There is a philosophical exercise that looks for arguments for God’s existence. It came to prominence in the Middle Ages with Anselm, Thomas Aquinas, Duns Scotus and others. In some ways it was used to accompany faith in Christ revealed in the scriptures with reasonable arguments but it was also a philosophical enquiry in the nature of God as Divine Being. Many of their arguments have long since been demonstrated as not a full proof end set of answers to questions about God. It is doubtful their arguments would hold the same weight today in science and faith arguments.

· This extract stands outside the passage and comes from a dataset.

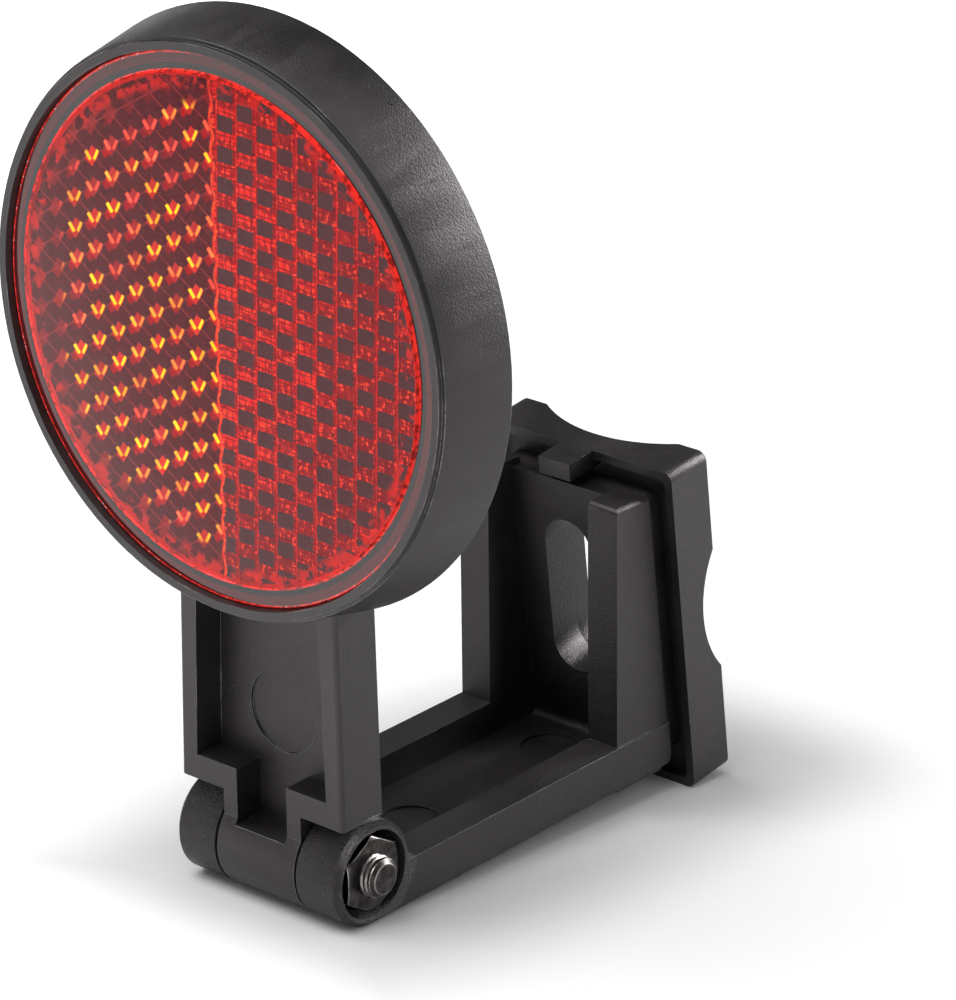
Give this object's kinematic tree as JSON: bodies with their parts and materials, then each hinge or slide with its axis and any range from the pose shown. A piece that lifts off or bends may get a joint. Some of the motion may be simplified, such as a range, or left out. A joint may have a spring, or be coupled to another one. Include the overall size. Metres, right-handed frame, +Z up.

On the other hand their rational exercise to find proofs was also a devotional one, to inquire as far as possible what we could determine about God on the basis of available physical evidences and manifestations and what may be deduced about God by the application of reason. Ii is clear that in Scotus “Treatise on God as First Principle” it was an exercise of devotion, an act of seeking love and to raise his mind beyond the material. It was done in humility and prayer that he might try and discover more about the God he already served and believed in from the scriptures and past teachers of that faith. He wanted to discover how much he could know of God by his natural reason because for him God was the reason and purpose of his existence.

It is in this spirit of devotional enquiry that these studies are being made, not to try and prove beyond doubt that God exists, or to try and put God into gaps in knowledge. It is to show that current knowledge need not negate our belief in God and is still compatible with Christian faith. Even new knowledge bids is come and worship and find our proper place. For in the words of Paul Tillich “God is our Ultimate Concern”

 

Meditation

No image of Thee is good enough

No reasoning can fathom the Ultimate mystery

Which is our Ultimate Concern

We may probe with our minds as far as we may

Yet  still must wait for Thy revealing.